One scripture that provides some guidance is Acts 20:35, in which Paul quotes Jesus as saying “It is more blessed to give than to receive”. The context of the passage is that Paul is speaking to the leaders of the church in Ephesus (while on his missionary travels), giving examples of how to live with humility and serve the Lord.

But how does Jesus’ statement, recalled by Paul, apply to us today?

Let’s look at a practical example. Say you’ve gone out for a meal with a friend, and when it’s time to pay the bill a conversation must be had concerning who’s going to pay. You offer to pay, believing that the gesture would demonstrate kindness. Your friend responds by offering to pay, as they wish to be kind to you. At this point the blessing dilemma arises:

Is it more of a blessing to the other person for you to pay, or to let them pay?

It seems to me that the only way to ‘win’ in this situation is to reach a compromise. For example, one person can pay but with the agreement that the other will pay the next time you meet up. Or some other compromise can be struck; perhaps you split the bill or the one who doesn’t pay for the meal agrees to pay for the taxi home.

I suppose the main point I’d like to make in this article is that while we may feel generosity is instinctively an act of giving, we always have to be aware that if we are too generous, we may actually be hurting the feelings of others by making them feel guilty. Wherever possible, compromise seems to be the best way to be as loving as possible.

Do you agree? Let me know in the comments below!

30 comments

  1. Interesting take on that Steven, thanks for sharing.

    It is drummed into us that we are more blessed to give than to receive but maybe we need to start thinking outside the box like you have suggested. I really like that dude.

    Imagine the power of compromising if the person you are with has been struggling with not being generous and has always held on to their money really tightly. It’s an area of their life that God wants and they have recently felt a strong conviction to make some changes. If we are present in moments like that and discern what’s going on we would be playing a role in changing some ones life. Or our strong personality insists that we pay and they can pay next time..
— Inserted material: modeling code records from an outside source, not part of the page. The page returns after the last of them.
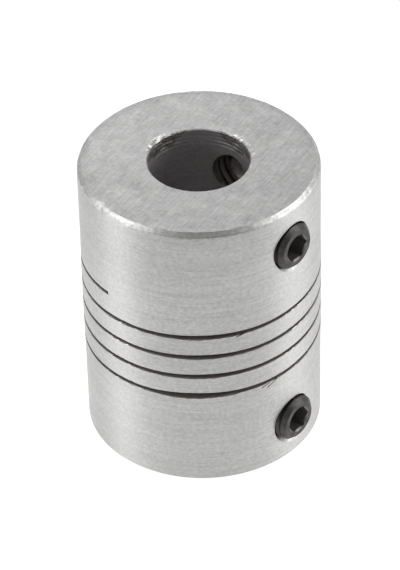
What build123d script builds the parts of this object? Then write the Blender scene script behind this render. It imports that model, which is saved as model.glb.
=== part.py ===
"""One-piece helical-beam shaft coupling with four hexagon-socket grub screws.

Millimetres. +Z is the coupling's axis. The origin is on the axis, in the plane of the lower end
face that the coupling stands on. The screws of each hub lie along +X (a) and +Y (b).
"""
from build123d import *
import os
from math import ceil, cos, radians, sin, sqrt, tan

# ---------------------------------------------------------------- driving dimensions
# turned body
body_diameter = 19.0
body_length = 25.0
rim_chamfer = 0.35

# the two shafts' bores, which meet at a step inside
upper_bore_diameter = 8.0
lower_bore_diameter = 5.0
upper_bore_depth = 12.5
bore_chamfer = 0.25

# the single right-hand slit that turns the middle of the body into a spring
slit_width = 0.4
slit_pitch = 1.97
slit_turns = 4.2
slit_below_middle = 0.1
slit_upper_end_angle = -98.0
slit_stops_per_turn = 24
blade_overrun = 0.3

# M4 tapped holes and where they lie
thread_diameter = 4.0
upper_screw_inset = 3.75
lower_screw_inset = 3.9
second_screw_angle = 90.0

# grub screws, and how far each pair stands out of the body
thread_clearance = 0.05
screw_length = 5.0
screw_face_chamfer = 0.4
socket_width = 2.0
socket_depth = 2.0
socket_point_angle = 120.0
cup_rim_diameter = 2.0
cup_angle = 120.0
upper_screw_proud = 0.45
lower_screw_proud = 0.6

# ---------------------------------------------------------------- derived sizes
body_radius = body_diameter / 2
upper_bore_radius = upper_bore_diameter / 2
lower_bore_radius = lower_bore_diameter / 2
bore_step_height = body_length - upper_bore_depth

slit_height = slit_turns * slit_pitch
slit_bottom = (body_length - slit_height) / 2 - slit_below_middle
slit_lower_end_angle = slit_upper_end_angle - 360 * slit_turns
blade_inside = min(lower_bore_radius, upper_bore_radius) - blade_overrun
blade_outside = body_radius + blade_overrun

upper_screw_height = body_length - upper_screw_inset
lower_screw_height = lower_screw_inset
tapped_hole_radius = thread_diameter / 2

screw_radius = tapped_hole_radius - thread_clearance
cup_rim_radius = cup_rim_diameter / 2
cup_depth = cup_rim_radius / tan(radians(cup_angle / 2))
socket_corner_radius = socket_width / sqrt(3)
socket_point_radius = socket_width / 2
socket_point_depth = socket_point_radius / tan(radians(socket_point_angle / 2))


def turned_blank():
    """The bar, faced and chamfered, with its two bores meeting at an inner step."""
    half_section = Polyline(
        (lower_bore_radius + bore_chamfer, 0),
        (body_radius - rim_chamfer, 0),
        (body_radius, rim_chamfer),
        (body_radius, body_length - rim_chamfer),
        (body_radius - rim_chamfer, body_length),
        (upper_bore_radius + bore_chamfer, body_length),
        (upper_bore_radius, body_length - bore_chamfer),
        (upper_bore_radius, bore_step_height),
        (lower_bore_radius, bore_step_height),
        (lower_bore_radius, bore_chamfer),
        close=True,
    )
    return revolve(Plane.XZ * make_face(half_section), Axis.Z)


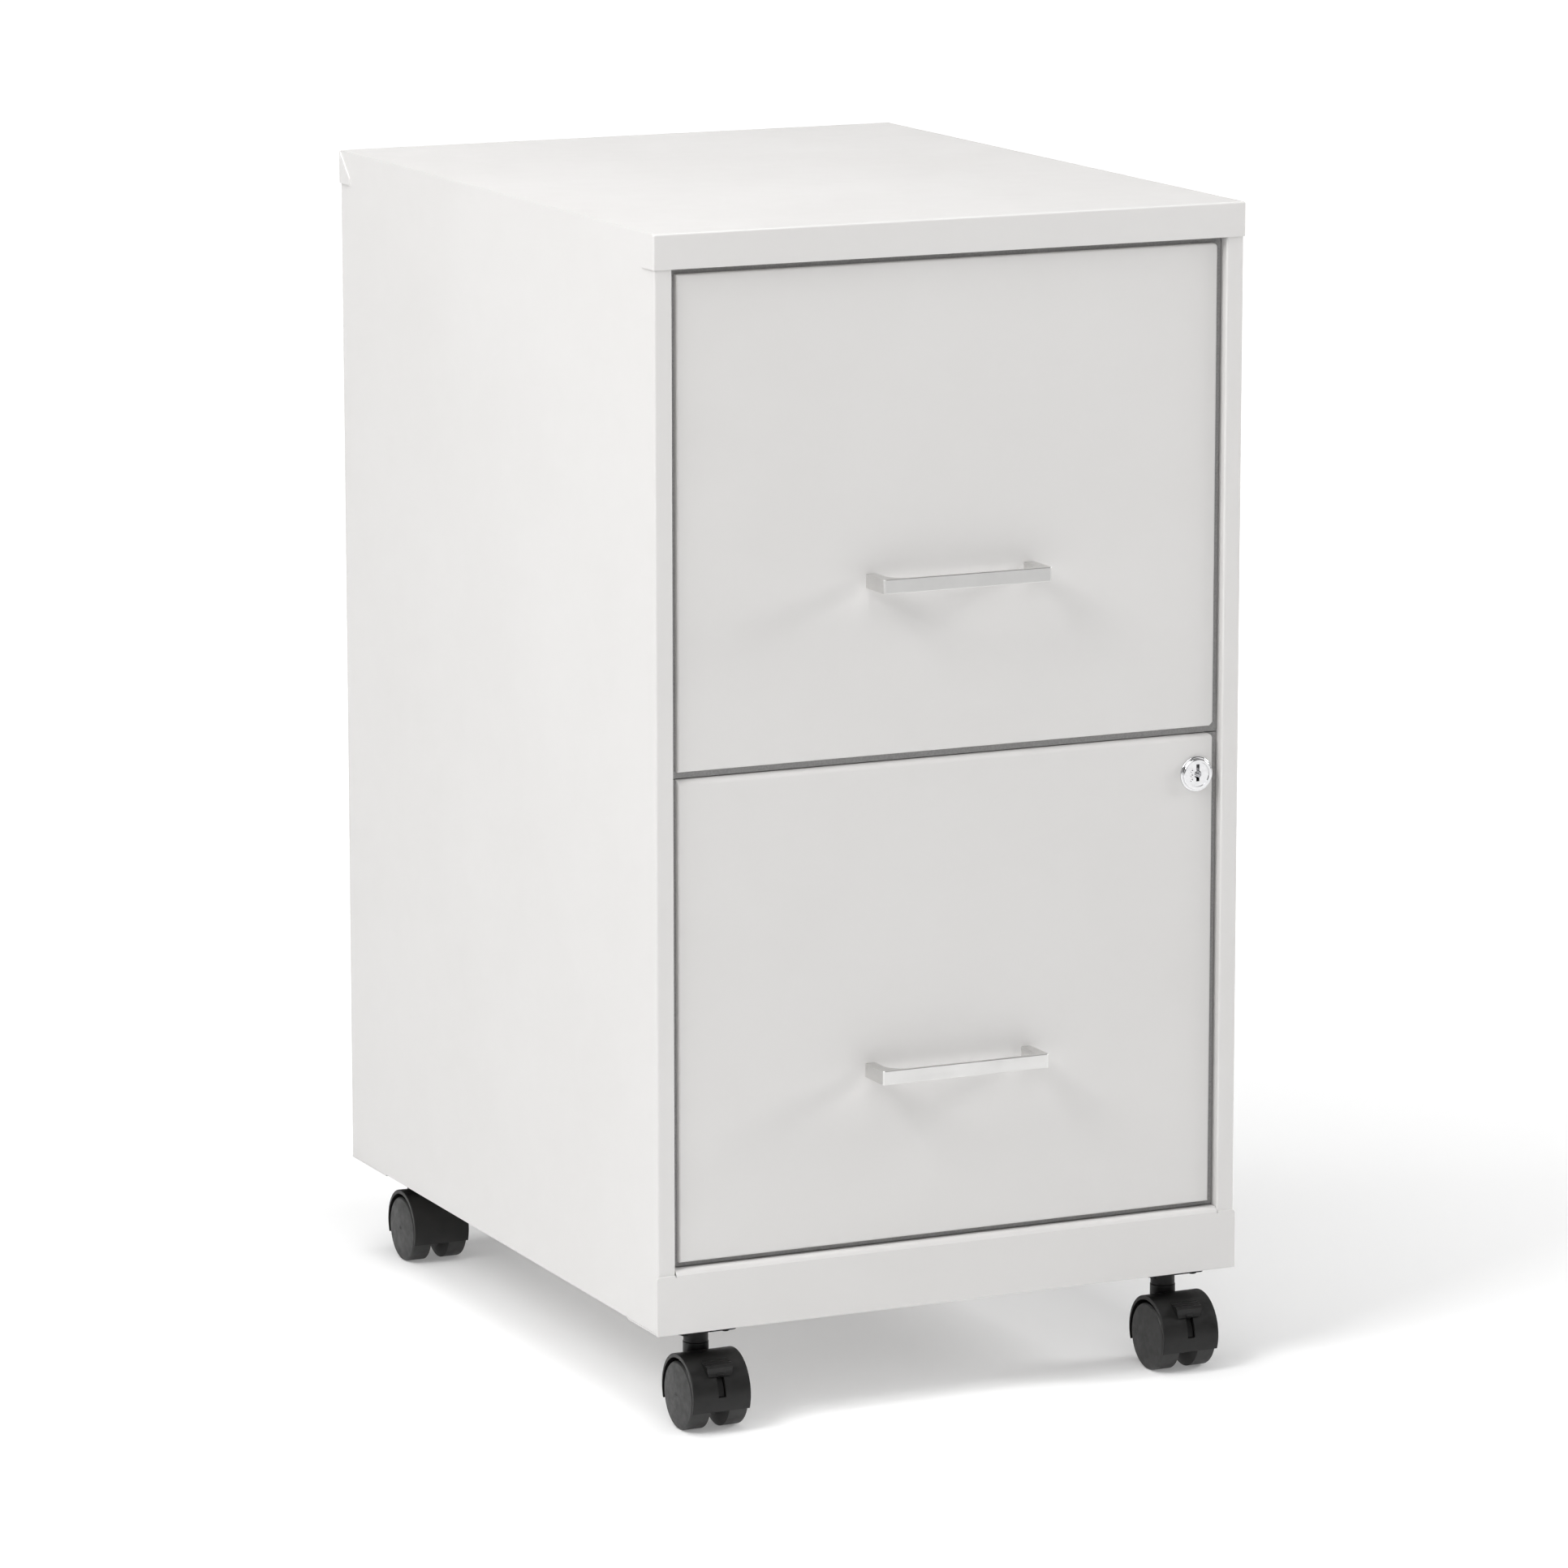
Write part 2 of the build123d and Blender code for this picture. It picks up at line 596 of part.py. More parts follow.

    I hope I haven’t missed your point lol, but you have certainly got me thinking.

    Hope life (your accommodation and mental health) has been going good for ya man. Let me know your prayer needs.

    Liked by 1 person

    1. Hey Dave!

      I think I get your point, which is basically that the way we handle these situations can have a life-changing impact on others. I’m not 100% sure that was your point, but in any case, I think that’s true.

      Thanks for asking about my prayer needs, that’s really kind of you! Prayers for health (physical and mental) are always appreciated! You’re in my prayers too, buddy 🙂

      Blessings and peace!

      Steven

      Liked by 1 person

  2. I have been in this situation before, in which someone was so insistent on being generous that it became invasive. Christ listened to the true needs and desires of people’s hearts, and I think that is what I would strive to do, rather than making someone feel uncomfortable with my own desire to serve or assist.

    Liked by 1 person

    1. I hear what you’re saying about the potential for excessive generosity to become invasive, even if that’s not someone’s intention. Discerning people’s true needs is tough, but a worthy goal to aspire to! Thanks for sharing!